Talent wins games, but teamwork and intelligence wins championships
It was the moment me and many other players have been waiting for. We have been practicing for years and now its time. My hockey team and I were up in Vermont at a tournament. If you managed to win you would be highly respected as a team. Because we hadn’t won a game yet this year this could be the turn around we needed. It was my first year of bantam hockey. If my team and I could pull away with this victory I would be the happiest 12 year old on the face of the world. If we could come together and win, we would be looked at with respect and honor. There was one major thing that would win us this tournament, teamwork.
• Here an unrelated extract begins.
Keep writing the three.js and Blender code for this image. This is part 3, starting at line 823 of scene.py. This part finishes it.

If we could pass the puck, move our feet and put the puck in the net, we would win. Teamwork is something that can help you win more than just a hockey game. If you have a good team and you work together you can accomplish anything. Alone you can only do so much, but when you have a team you can complete anything thrown your way.
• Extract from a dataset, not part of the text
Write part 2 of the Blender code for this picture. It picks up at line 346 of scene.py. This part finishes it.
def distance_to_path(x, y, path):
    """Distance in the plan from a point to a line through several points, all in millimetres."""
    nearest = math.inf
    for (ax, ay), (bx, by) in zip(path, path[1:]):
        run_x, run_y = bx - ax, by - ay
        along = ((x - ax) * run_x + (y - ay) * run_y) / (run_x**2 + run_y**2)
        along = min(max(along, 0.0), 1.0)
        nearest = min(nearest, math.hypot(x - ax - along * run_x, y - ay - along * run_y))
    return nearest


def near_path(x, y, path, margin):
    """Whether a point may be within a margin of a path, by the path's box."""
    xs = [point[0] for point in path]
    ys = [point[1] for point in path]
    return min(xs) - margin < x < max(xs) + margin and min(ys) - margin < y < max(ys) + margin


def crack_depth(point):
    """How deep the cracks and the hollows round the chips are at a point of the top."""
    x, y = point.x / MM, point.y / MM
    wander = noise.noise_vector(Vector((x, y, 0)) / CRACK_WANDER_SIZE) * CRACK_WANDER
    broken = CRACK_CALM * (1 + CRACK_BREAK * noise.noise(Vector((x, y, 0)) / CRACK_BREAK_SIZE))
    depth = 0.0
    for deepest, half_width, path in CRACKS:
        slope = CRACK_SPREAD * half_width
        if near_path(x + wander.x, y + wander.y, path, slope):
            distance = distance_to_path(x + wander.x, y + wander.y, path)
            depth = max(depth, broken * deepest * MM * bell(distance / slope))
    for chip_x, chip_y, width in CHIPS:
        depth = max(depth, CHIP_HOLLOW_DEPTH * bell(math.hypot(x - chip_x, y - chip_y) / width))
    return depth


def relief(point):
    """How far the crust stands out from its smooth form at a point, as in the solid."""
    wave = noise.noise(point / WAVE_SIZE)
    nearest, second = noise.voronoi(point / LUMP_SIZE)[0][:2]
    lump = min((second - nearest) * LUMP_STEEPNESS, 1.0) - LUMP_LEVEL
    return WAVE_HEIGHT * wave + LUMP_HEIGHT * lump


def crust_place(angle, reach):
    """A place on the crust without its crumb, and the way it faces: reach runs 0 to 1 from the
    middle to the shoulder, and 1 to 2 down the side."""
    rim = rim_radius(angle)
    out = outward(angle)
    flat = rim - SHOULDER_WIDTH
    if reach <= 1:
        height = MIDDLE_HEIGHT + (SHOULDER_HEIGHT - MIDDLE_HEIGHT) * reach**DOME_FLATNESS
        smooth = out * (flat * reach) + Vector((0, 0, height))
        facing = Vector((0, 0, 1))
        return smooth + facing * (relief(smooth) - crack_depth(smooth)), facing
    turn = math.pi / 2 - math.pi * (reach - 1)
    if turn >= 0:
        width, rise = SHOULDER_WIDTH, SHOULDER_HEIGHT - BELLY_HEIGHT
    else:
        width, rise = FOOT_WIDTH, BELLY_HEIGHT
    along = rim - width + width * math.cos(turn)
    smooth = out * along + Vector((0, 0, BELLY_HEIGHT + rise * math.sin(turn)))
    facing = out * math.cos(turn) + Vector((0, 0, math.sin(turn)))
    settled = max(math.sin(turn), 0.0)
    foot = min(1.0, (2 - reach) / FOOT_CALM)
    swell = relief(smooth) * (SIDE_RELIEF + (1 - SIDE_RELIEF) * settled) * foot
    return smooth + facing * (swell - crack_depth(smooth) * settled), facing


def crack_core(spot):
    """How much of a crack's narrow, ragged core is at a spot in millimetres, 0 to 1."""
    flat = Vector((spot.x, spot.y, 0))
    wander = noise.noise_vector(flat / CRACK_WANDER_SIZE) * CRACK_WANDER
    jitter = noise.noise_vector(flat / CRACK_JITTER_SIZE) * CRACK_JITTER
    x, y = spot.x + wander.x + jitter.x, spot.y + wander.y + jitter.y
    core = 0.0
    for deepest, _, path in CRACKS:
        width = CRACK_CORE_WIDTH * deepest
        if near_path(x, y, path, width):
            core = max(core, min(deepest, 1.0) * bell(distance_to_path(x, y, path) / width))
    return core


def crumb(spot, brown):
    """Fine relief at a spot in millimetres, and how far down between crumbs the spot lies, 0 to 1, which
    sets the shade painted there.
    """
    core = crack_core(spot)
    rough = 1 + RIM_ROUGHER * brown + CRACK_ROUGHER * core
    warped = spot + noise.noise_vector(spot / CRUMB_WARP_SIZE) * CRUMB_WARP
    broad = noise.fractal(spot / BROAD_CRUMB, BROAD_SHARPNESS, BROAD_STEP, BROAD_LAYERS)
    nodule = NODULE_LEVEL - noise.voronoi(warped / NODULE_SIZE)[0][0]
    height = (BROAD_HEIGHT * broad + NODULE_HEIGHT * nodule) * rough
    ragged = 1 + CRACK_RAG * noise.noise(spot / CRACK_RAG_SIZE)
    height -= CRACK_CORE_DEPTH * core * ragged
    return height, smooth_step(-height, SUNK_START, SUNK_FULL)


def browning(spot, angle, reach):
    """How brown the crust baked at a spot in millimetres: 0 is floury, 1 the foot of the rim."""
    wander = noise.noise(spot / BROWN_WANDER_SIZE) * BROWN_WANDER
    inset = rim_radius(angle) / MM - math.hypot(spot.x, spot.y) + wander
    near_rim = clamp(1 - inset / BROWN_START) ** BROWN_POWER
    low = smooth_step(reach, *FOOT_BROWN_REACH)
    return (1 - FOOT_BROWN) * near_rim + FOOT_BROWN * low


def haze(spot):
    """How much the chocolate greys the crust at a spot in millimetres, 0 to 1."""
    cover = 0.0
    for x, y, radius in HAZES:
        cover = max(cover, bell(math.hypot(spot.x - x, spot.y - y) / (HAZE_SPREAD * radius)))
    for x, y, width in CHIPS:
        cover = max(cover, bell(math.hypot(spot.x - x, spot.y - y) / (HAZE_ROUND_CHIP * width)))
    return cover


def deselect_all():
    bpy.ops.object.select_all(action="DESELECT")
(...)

As I skate out on the ice I can feel the endless pit in my stomach. I skate over to the far side of the face of circle and wait for the referee to throw the puck down on the ice. I look at my team. We were ready, our strong team bond and abundance of teamwork was about to pay off. When a team has one good player they will win. But when a team has people that know each other and that have been friends their whole lives they don’t stand a chance.
As the puck is dropped I skate over to get the puck. I get it and fling it down into the other teams zone. My line mate Jay, chases after it will all of his might. But the other team is quick and they get control of the puck. We quickly change so that fresh skaters can get on the ice. By the time we get back on the ice its half way through the first. Aiden my other line mate, blocks a shot and it goes towards me. I get the puck and start sprinting up the ice. There is one defender standing in my way. I get ready to shoot but I see Jay trailing behind me. I pass it to him and he rips a shot, Goal. We now lead by one. Because of our teamwork and how we passed the puck we now had a chance at winning the game. As the first and second period ended the score is one to one. We ready ourselves for the last twenty minutes of hockey. We finally had a chance.
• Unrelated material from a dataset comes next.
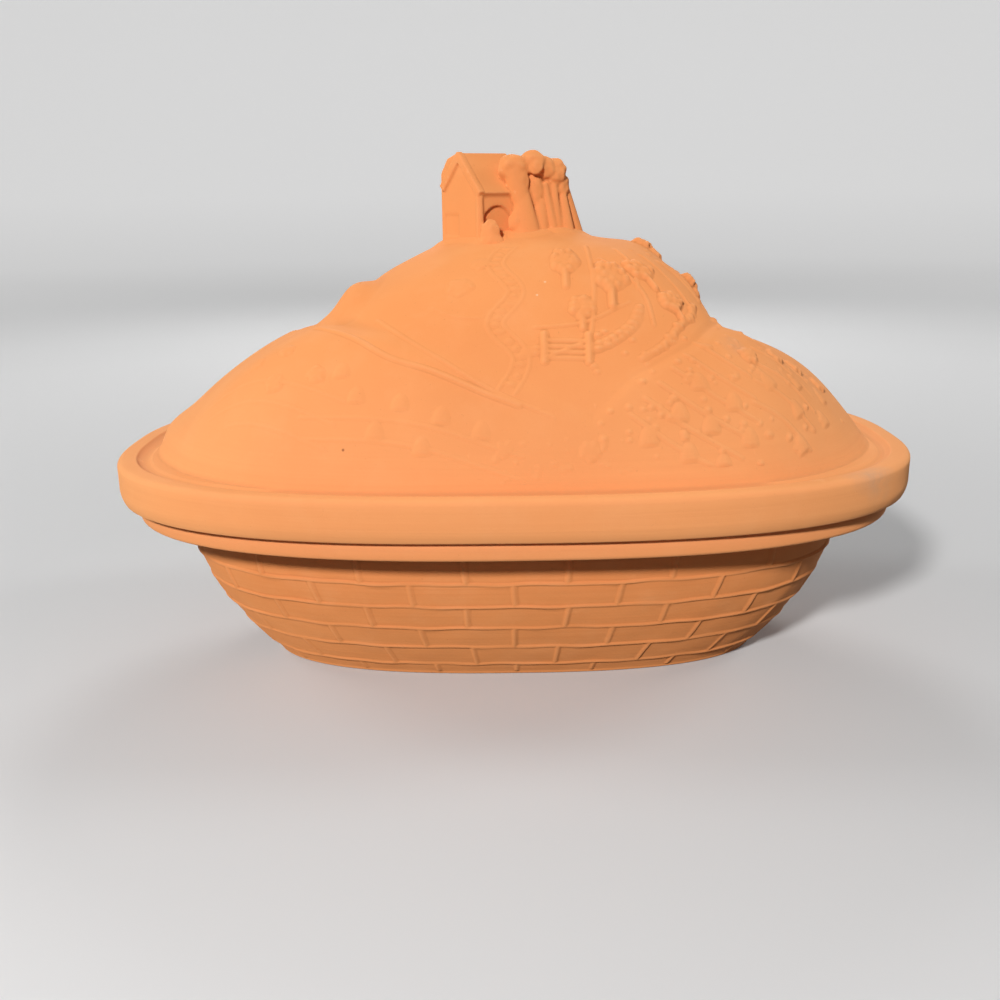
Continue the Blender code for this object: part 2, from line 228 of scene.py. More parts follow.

As the final period started we had a terrible shift. There were three shots on goal and we almost blew our chance. We had to come together as a team to beat our opponents. On the bench we talk about would we could do better. We create a play that would put the puck in the back of the next. With a minute left Jay has control of the puck. He yells, signaling the play. I skate to the far blue line and receive a pass. As I head into their zone I dish it over to Aiden. He quickly snaps it over to Jay as he shoots it. The puck hits off the goalie's stick and trickles in, goal.
Teamwork is what got us through this game victorious. Teamwork is the ultimate key to success.
“I'm not upset that you lied to me, I'm upset that from now on I can't believe you.”
-- Friedrich Nietzsche
Lying is not only bad, but it can ruin the trust and friendship between two people. If you do something bad and lie about it, you dig yourself into a deeper hole. Deeper than the hole you already put yourself into. I learned that trust is a powerful thing after, I broke the trust of my parents and brothers. Trust is a powerful thing. One lie could destroy all the trust you have with someone else. When I was in the third grade I broke the trust between my family. It was a frigid winter day in December. My friend Pete and I were playing in the fresh snow as my Mom leaves to go the grocery store. My dad was at work so there was no one at the house. My friend and I soon come up with the idea to have a snowball fight. As I run around the corner near my garage door, I felt as if a rock just hit me in the head. I come to realize it’s snow. I wipe the snow of my face, just in time to see Pete running around the opposite side of my house with a grin on his face. I run him like a bull. I am raging with anger. I pick up hard chunk of ice laying near the tree, overhanging my house and hurl the ball with all my might at Pete. A split second later glass covers the snow and guest room window is shattered.
“Nice going” Pete says.
“What should I do” I say back.
“Just don’t tell your parents, they won’t notice a thing.”
I take his advice and run inside with a pit in my stomach. Later when my mom comes home, I have dinner and go to sleep without incident. I wake up to my mom and dad calling my three brothers down stairs. Breakfast is laid down in front of us. But my mom and dad look mad. I Instantly I know why.
“Who broke the window, its 44 degrees in here! Your father had to spend his whole morning, taping up the open space!” My mom screams at us.
Being scared and not thinking, I immediately shook my head and declined the accusation. My mom pined the blame on my youngest brother Ben. I felt bad at this point, but being selfish I let him take the punishment. After school that day my mom came back and yelled at me. She told me that Pete told his mom what happened and that I'm grounded. I had broken the trust between my parents, but also lost the respect of my brother.I couldn’t be at home by myself anymore, or go out and play with Pete. It took a while for me to regain that trust. Even though at the time it feels good to lie, it always gets you at the end. No matter what you do, or say, lying will help you. It will only get you into more trouble. The truth will always set you free.